### Dataset records ###

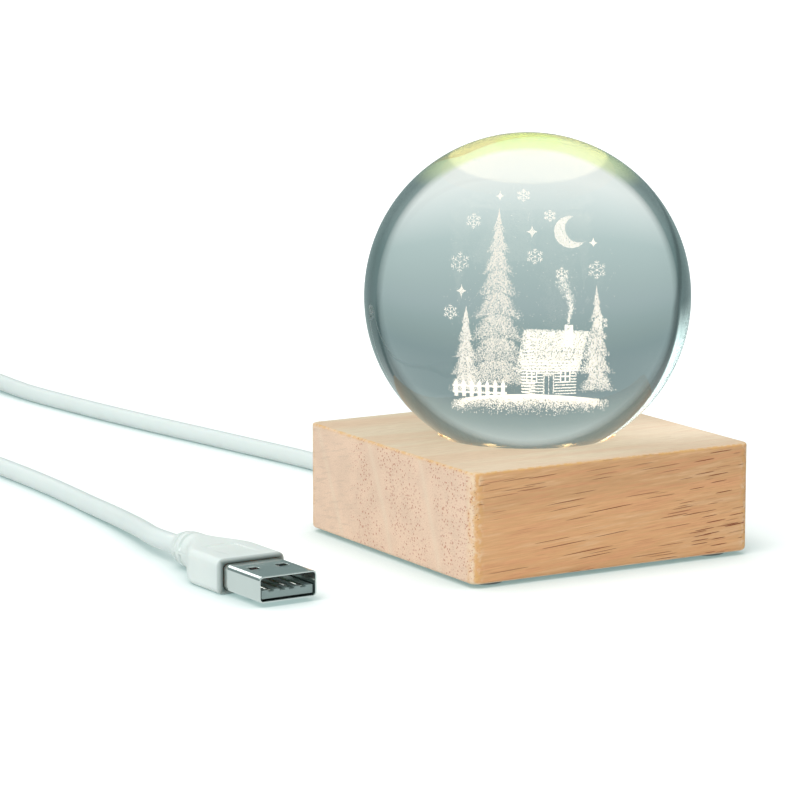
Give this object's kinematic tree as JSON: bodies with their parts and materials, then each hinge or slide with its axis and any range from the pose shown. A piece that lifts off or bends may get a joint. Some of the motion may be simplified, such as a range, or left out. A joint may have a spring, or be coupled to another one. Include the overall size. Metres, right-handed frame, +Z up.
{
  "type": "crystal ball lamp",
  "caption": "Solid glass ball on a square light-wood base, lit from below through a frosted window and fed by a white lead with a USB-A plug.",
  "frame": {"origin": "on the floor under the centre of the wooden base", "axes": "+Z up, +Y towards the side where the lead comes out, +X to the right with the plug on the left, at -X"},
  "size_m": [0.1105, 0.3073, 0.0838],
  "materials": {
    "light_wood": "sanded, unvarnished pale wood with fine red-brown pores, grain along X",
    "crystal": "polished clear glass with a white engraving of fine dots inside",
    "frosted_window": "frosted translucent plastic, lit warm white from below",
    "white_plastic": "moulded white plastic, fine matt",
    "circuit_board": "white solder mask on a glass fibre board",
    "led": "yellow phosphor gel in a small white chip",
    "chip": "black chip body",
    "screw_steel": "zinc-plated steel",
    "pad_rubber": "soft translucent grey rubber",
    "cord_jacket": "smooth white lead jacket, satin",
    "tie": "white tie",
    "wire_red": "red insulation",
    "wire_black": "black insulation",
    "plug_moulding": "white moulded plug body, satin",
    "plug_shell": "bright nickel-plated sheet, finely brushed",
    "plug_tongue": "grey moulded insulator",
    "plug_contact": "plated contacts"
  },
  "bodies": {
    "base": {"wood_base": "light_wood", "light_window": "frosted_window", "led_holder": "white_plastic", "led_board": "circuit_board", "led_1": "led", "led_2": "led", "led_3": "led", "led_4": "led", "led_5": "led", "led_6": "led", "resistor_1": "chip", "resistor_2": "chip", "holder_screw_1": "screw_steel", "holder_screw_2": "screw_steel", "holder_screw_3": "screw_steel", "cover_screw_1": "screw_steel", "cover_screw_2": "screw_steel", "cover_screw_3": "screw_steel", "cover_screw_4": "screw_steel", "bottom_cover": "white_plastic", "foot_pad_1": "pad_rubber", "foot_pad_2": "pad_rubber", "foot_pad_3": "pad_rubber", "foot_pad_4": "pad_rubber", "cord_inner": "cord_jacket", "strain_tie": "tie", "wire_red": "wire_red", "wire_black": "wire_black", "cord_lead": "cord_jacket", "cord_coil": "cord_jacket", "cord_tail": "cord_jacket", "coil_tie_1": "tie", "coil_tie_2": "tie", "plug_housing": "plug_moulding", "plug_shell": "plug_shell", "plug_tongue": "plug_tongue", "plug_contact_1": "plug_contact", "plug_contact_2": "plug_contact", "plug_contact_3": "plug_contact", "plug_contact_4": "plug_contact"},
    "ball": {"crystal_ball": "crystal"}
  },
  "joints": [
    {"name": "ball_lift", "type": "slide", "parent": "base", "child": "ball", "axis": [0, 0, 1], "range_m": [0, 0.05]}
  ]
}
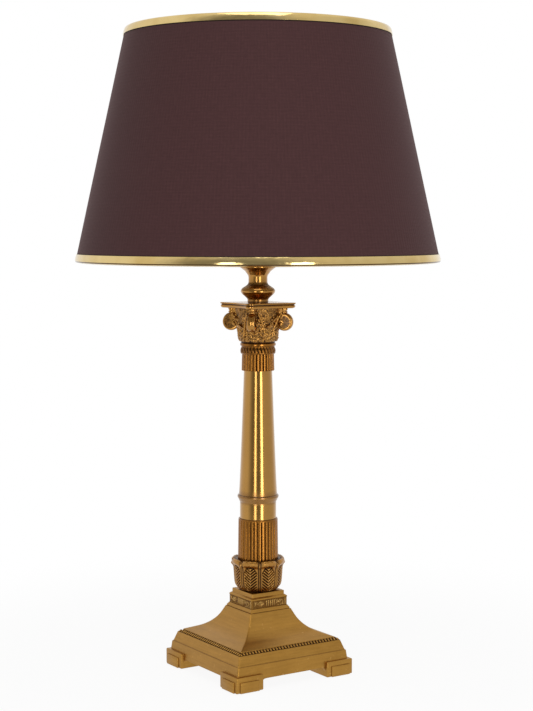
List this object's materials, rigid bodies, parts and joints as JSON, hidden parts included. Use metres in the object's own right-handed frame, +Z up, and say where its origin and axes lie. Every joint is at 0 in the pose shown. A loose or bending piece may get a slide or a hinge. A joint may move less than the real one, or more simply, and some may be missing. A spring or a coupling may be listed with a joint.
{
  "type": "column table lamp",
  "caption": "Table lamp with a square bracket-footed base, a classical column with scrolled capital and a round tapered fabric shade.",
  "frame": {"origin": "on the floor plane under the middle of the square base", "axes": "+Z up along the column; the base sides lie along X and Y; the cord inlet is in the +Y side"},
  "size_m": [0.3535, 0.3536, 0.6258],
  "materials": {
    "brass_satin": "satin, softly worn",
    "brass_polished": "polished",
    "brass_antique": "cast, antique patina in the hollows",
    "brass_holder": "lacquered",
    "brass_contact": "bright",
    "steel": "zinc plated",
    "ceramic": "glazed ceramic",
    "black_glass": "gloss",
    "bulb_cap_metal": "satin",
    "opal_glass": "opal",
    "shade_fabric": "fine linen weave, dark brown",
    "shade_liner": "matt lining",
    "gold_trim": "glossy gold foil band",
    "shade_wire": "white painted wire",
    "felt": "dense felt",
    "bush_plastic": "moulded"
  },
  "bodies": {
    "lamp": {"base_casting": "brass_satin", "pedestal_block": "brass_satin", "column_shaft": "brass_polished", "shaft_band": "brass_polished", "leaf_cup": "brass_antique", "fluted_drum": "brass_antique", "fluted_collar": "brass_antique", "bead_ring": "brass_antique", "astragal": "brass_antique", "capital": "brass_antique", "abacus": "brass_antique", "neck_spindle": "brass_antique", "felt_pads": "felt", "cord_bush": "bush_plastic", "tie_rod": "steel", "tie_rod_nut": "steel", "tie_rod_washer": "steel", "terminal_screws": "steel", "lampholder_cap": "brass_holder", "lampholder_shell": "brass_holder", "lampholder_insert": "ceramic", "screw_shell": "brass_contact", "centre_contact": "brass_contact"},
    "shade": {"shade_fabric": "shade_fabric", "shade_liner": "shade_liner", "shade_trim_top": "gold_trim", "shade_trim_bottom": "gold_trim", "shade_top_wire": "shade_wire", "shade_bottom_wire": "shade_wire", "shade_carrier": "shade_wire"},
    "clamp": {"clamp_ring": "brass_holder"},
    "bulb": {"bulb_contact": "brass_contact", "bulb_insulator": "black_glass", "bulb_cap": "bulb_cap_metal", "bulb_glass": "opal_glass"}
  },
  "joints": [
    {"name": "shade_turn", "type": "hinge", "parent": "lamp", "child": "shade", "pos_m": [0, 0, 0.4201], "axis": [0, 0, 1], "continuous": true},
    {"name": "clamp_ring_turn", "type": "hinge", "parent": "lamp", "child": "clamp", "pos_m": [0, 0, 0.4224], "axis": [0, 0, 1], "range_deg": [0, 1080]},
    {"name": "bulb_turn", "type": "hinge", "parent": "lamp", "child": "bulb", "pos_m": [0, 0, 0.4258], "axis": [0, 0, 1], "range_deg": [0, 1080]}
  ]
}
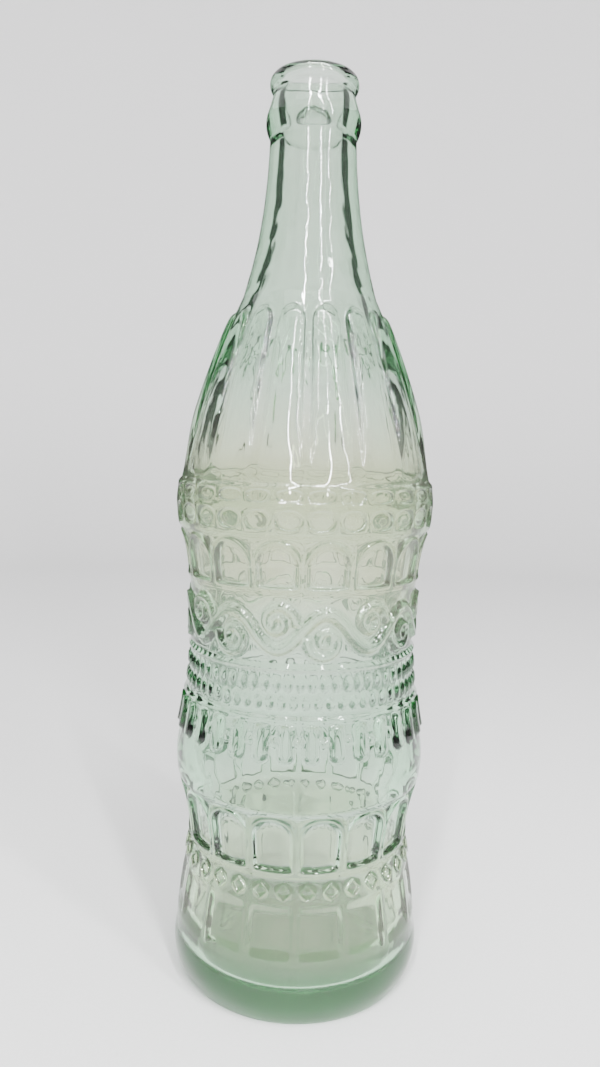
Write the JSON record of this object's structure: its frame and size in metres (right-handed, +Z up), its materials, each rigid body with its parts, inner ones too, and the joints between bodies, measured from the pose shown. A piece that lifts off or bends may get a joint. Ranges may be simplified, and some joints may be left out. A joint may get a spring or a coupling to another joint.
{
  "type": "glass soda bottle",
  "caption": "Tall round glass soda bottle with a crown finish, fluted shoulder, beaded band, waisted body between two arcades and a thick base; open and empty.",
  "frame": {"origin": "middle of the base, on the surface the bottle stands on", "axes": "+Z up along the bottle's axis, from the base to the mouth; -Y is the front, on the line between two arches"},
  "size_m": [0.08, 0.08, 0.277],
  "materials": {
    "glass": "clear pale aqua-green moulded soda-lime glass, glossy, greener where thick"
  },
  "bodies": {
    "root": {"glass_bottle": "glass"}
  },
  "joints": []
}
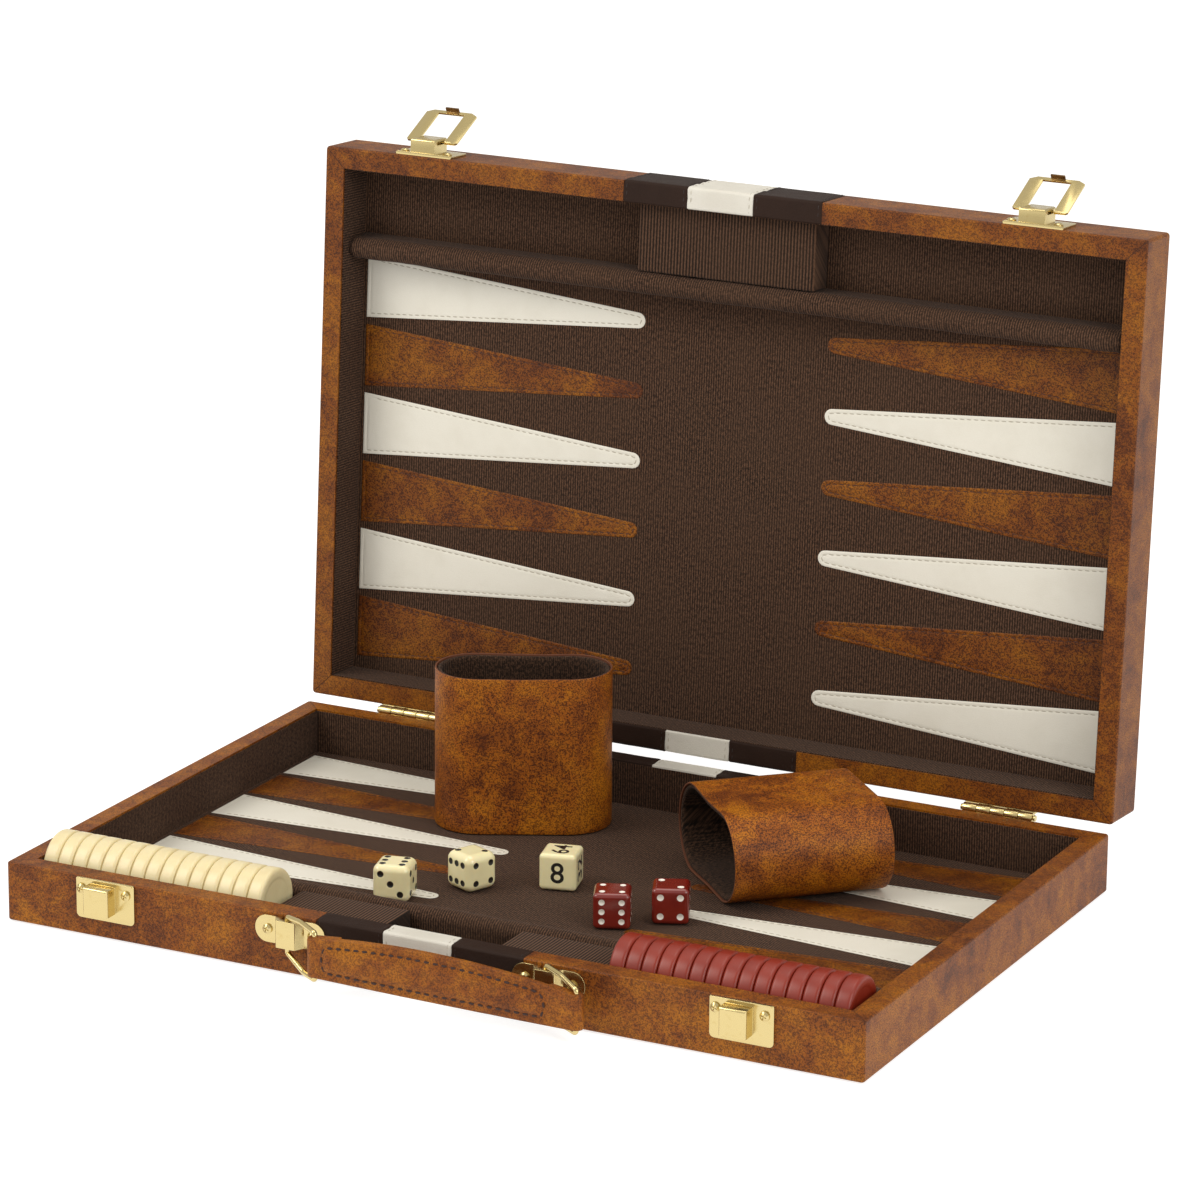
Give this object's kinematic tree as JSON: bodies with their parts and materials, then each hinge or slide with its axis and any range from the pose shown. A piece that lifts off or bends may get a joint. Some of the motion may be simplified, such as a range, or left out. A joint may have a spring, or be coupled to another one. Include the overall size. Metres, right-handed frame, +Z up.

###

▶ **Task objective**:
In this exercise, repeat all entries exactly.

▶ **Result of this exercise**:
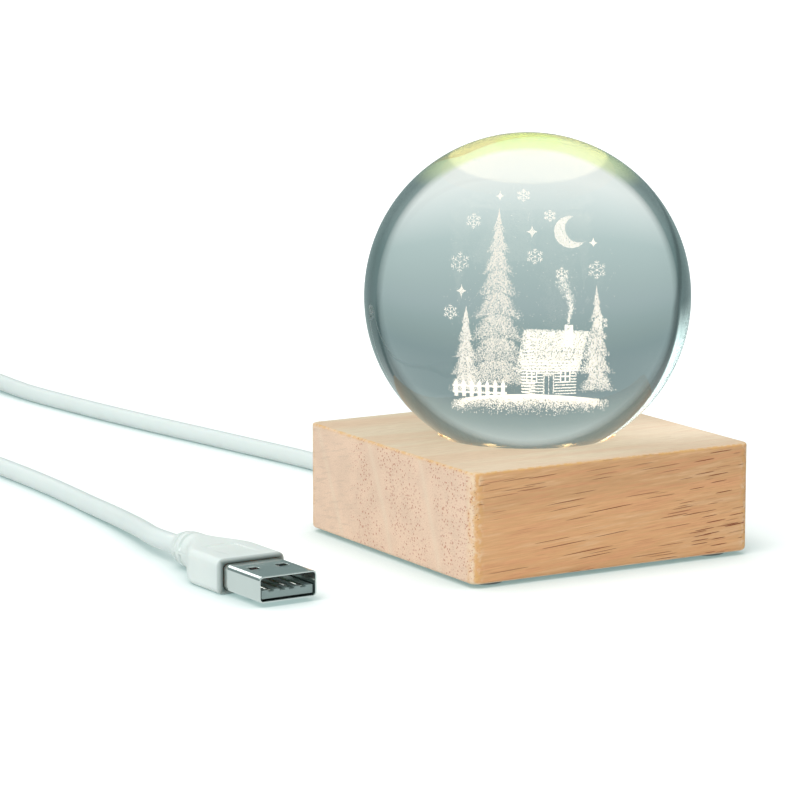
Give this object's kinematic tree as JSON: bodies with their parts and materials, then each hinge or slide with its axis and any range from the pose shown. A piece that lifts off or bends may get a joint. Some of the motion may be simplified, such as a range, or left out. A joint may have a spring, or be coupled to another one. Include the overall size. Metres, right-handed frame, +Z up.
{
  "type": "crystal ball lamp",
  "caption": "Solid glass ball on a square light-wood base, lit from below through a frosted window and fed by a white lead with a USB-A plug.",
  "frame": {"origin": "on the floor under the centre of the wooden base", "axes": "+Z up, +Y towards the side where the lead comes out, +X to the right with the plug on the left, at -X"},
  "size_m": [0.1105, 0.3073, 0.0838],
  "materials": {
    "light_wood": "sanded, unvarnished pale wood with fine red-brown pores, grain along X",
    "crystal": "polished clear glass with a white engraving of fine dots inside",
    "frosted_window": "frosted translucent plastic, lit warm white from below",
    "white_plastic": "moulded white plastic, fine matt",
    "circuit_board": "white solder mask on a glass fibre board",
    "led": "yellow phosphor gel in a small white chip",
    "chip": "black chip body",
    "screw_steel": "zinc-plated steel",
    "pad_rubber": "soft translucent grey rubber",
    "cord_jacket": "smooth white lead jacket, satin",
    "tie": "white tie",
    "wire_red": "red insulation",
    "wire_black": "black insulation",
    "plug_moulding": "white moulded plug body, satin",
    "plug_shell": "bright nickel-plated sheet, finely brushed",
    "plug_tongue": "grey moulded insulator",
    "plug_contact": "plated contacts"
  },
  "bodies": {
    "base": {"wood_base": "light_wood", "light_window": "frosted_window", "led_holder": "white_plastic", "led_board": "circuit_board", "led_1": "led", "led_2": "led", "led_3": "led", "led_4": "led", "led_5": "led", "led_6": "led", "resistor_1": "chip", "resistor_2": "chip", "holder_screw_1": "screw_steel", "holder_screw_2": "screw_steel", "holder_screw_3": "screw_steel", "cover_screw_1": "screw_steel", "cover_screw_2": "screw_steel", "cover_screw_3": "screw_steel", "cover_screw_4": "screw_steel", "bottom_cover": "white_plastic", "foot_pad_1": "pad_rubber", "foot_pad_2": "pad_rubber", "foot_pad_3": "pad_rubber", "foot_pad_4": "pad_rubber", "cord_inner": "cord_jacket", "strain_tie": "tie", "wire_red": "wire_red", "wire_black": "wire_black", "cord_lead": "cord_jacket", "cord_coil": "cord_jacket", "cord_tail": "cord_jacket", "coil_tie_1": "tie", "coil_tie_2": "tie", "plug_housing": "plug_moulding", "plug_shell": "plug_shell", "plug_tongue": "plug_tongue", "plug_contact_1": "plug_contact", "plug_contact_2": "plug_contact", "plug_contact_3": "plug_contact", "plug_contact_4": "plug_contact"},
    "ball": {"crystal_ball": "crystal"}
  },
  "joints": [
    {"name": "ball_lift", "type": "slide", "parent": "base", "child": "ball", "axis": [0, 0, 1], "range_m": [0, 0.05]}
  ]
}
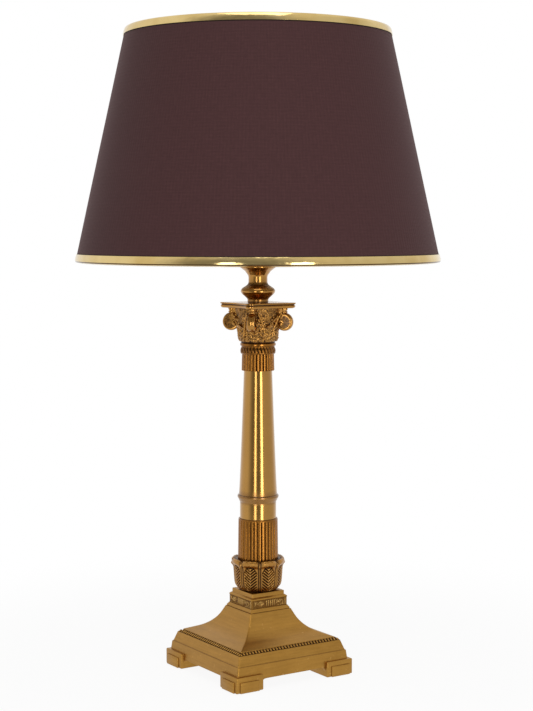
List this object's materials, rigid bodies, parts and joints as JSON, hidden parts included. Use metres in the object's own right-handed frame, +Z up, and say where its origin and axes lie. Every joint is at 0 in the pose shown. A loose or bending piece may get a slide or a hinge. A joint may move less than the real one, or more simply, and some may be missing. A spring or a coupling may be listed with a joint.
{
  "type": "column table lamp",
  "caption": "Table lamp with a square bracket-footed base, a classical column with scrolled capital and a round tapered fabric shade.",
  "frame": {"origin": "on the floor plane under the middle of the square base", "axes": "+Z up along the column; the base sides lie along X and Y; the cord inlet is in the +Y side"},
  "size_m": [0.3535, 0.3536, 0.6258],
  "materials": {
    "brass_satin": "satin, softly worn",
    "brass_polished": "polished",
    "brass_antique": "cast, antique patina in the hollows",
    "brass_holder": "lacquered",
    "brass_contact": "bright",
    "steel": "zinc plated",
    "ceramic": "glazed ceramic",
    "black_glass": "gloss",
    "bulb_cap_metal": "satin",
    "opal_glass": "opal",
    "shade_fabric": "fine linen weave, dark brown",
    "shade_liner": "matt lining",
    "gold_trim": "glossy gold foil band",
    "shade_wire": "white painted wire",
    "felt": "dense felt",
    "bush_plastic": "moulded"
  },
  "bodies": {
    "lamp": {"base_casting": "brass_satin", "pedestal_block": "brass_satin", "column_shaft": "brass_polished", "shaft_band": "brass_polished", "leaf_cup": "brass_antique", "fluted_drum": "brass_antique", "fluted_collar": "brass_antique", "bead_ring": "brass_antique", "astragal": "brass_antique", "capital": "brass_antique", "abacus": "brass_antique", "neck_spindle": "brass_antique", "felt_pads": "felt", "cord_bush": "bush_plastic", "tie_rod": "steel", "tie_rod_nut": "steel", "tie_rod_washer": "steel", "terminal_screws": "steel", "lampholder_cap": "brass_holder", "lampholder_shell": "brass_holder", "lampholder_insert": "ceramic", "screw_shell": "brass_contact", "centre_contact": "brass_contact"},
    "shade": {"shade_fabric": "shade_fabric", "shade_liner": "shade_liner", "shade_trim_top": "gold_trim", "shade_trim_bottom": "gold_trim", "shade_top_wire": "shade_wire", "shade_bottom_wire": "shade_wire", "shade_carrier": "shade_wire"},
    "clamp": {"clamp_ring": "brass_holder"},
    "bulb": {"bulb_contact": "brass_contact", "bulb_insulator": "black_glass", "bulb_cap": "bulb_cap_metal", "bulb_glass": "opal_glass"}
  },
  "joints": [
    {"name": "shade_turn", "type": "hinge", "parent": "lamp", "child": "shade", "pos_m": [0, 0, 0.4201], "axis": [0, 0, 1], "continuous": true},
    {"name": "clamp_ring_turn", "type": "hinge", "parent": "lamp", "child": "clamp", "pos_m": [0, 0, 0.4224], "axis": [0, 0, 1], "range_deg": [0, 1080]},
    {"name": "bulb_turn", "type": "hinge", "parent": "lamp", "child": "bulb", "pos_m": [0, 0, 0.4258], "axis": [0, 0, 1], "range_deg": [0, 1080]}
  ]
}
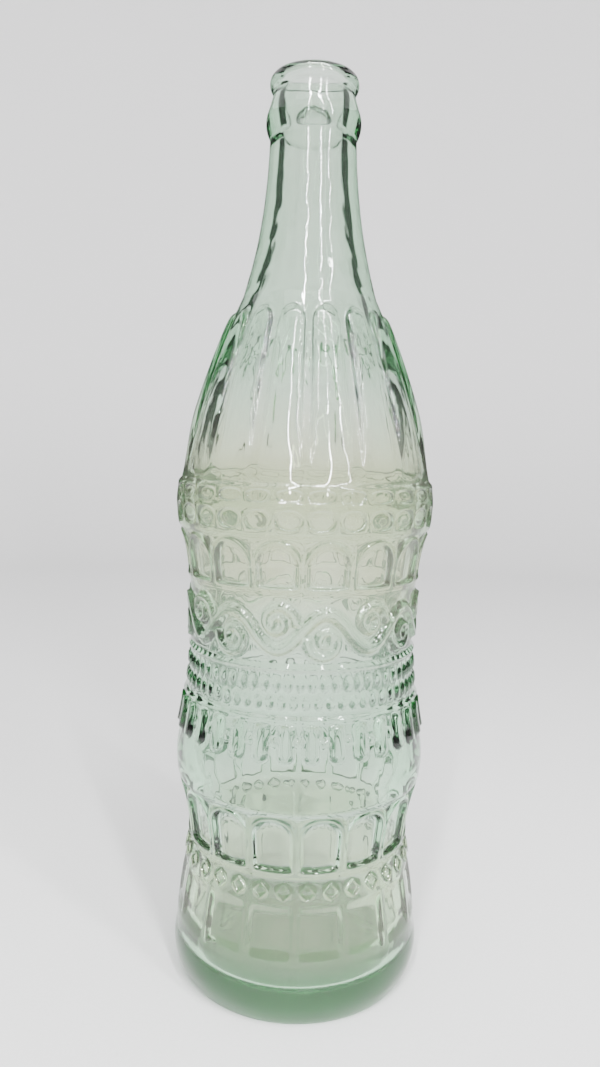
Write the JSON record of this object's structure: its frame and size in metres (right-handed, +Z up), its materials, each rigid body with its parts, inner ones too, and the joints between bodies, measured from the pose shown. A piece that lifts off or bends may get a joint. Ranges may be simplified, and some joints may be left out. A joint may get a spring or a coupling to another joint.
{
  "type": "glass soda bottle",
  "caption": "Tall round glass soda bottle with a crown finish, fluted shoulder, beaded band, waisted body between two arcades and a thick base; open and empty.",
  "frame": {"origin": "middle of the base, on the surface the bottle stands on", "axes": "+Z up along the bottle's axis, from the base to the mouth; -Y is the front, on the line between two arches"},
  "size_m": [0.08, 0.08, 0.277],
  "materials": {
    "glass": "clear pale aqua-green moulded soda-lime glass, glossy, greener where thick"
  },
  "bodies": {
    "root": {"glass_bottle": "glass"}
  },
  "joints": []
}
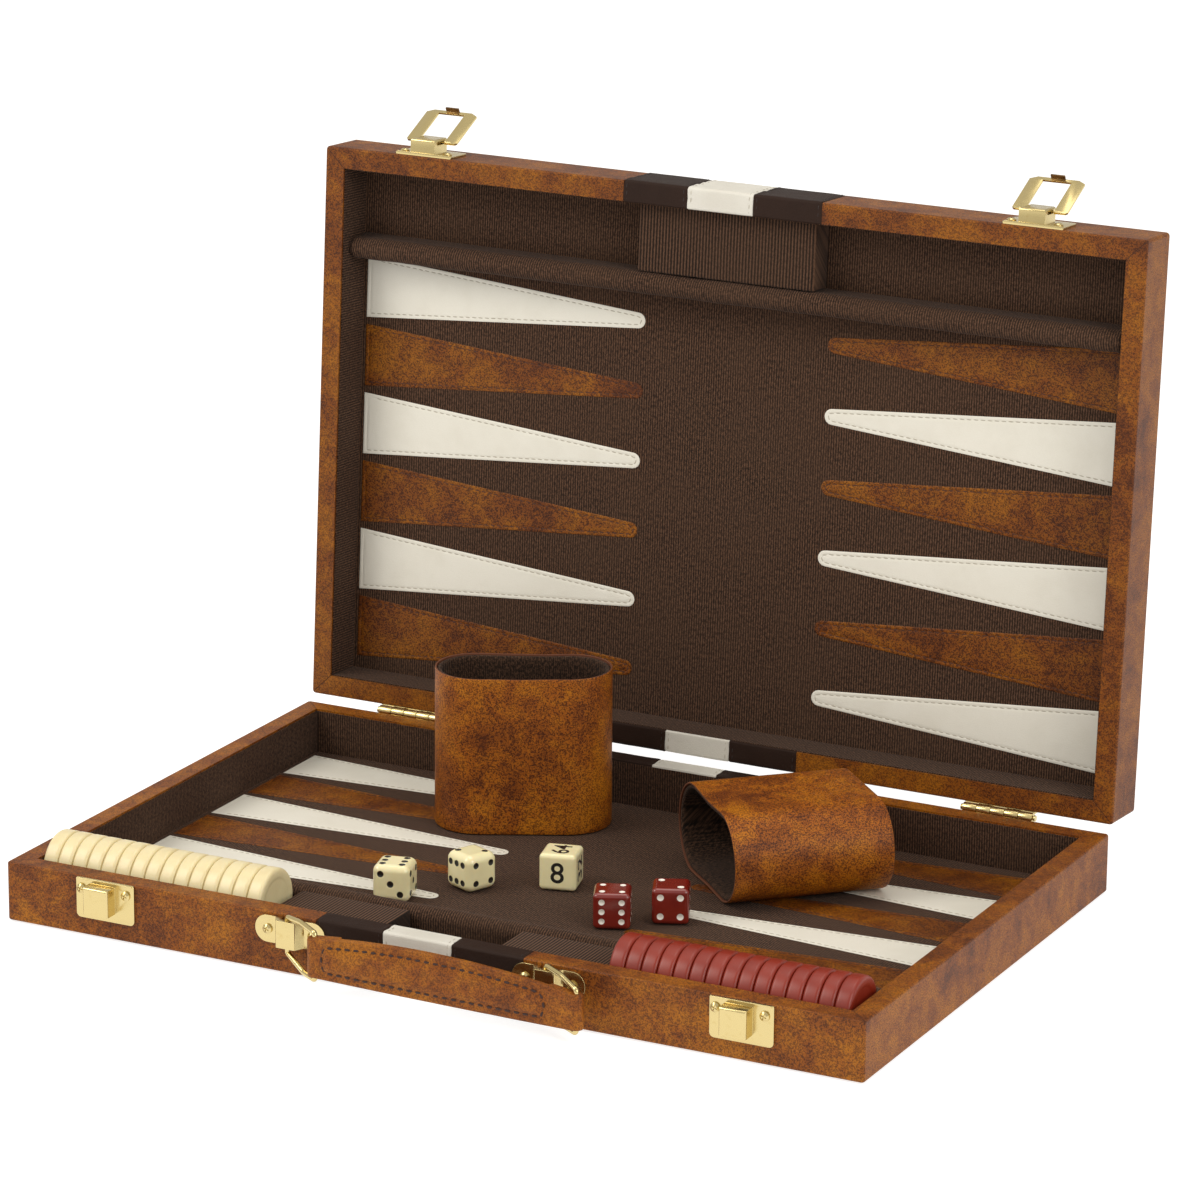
Give this object's kinematic tree as JSON: bodies with their parts and materials, then each hinge or slide with its axis and any range from the pose shown. A piece that lifts off or bends may get a joint. Some of the motion may be simplified, such as a range, or left out. A joint may have a spring, or be coupled to another one. Include the overall size. Metres, right-handed frame, +Z up.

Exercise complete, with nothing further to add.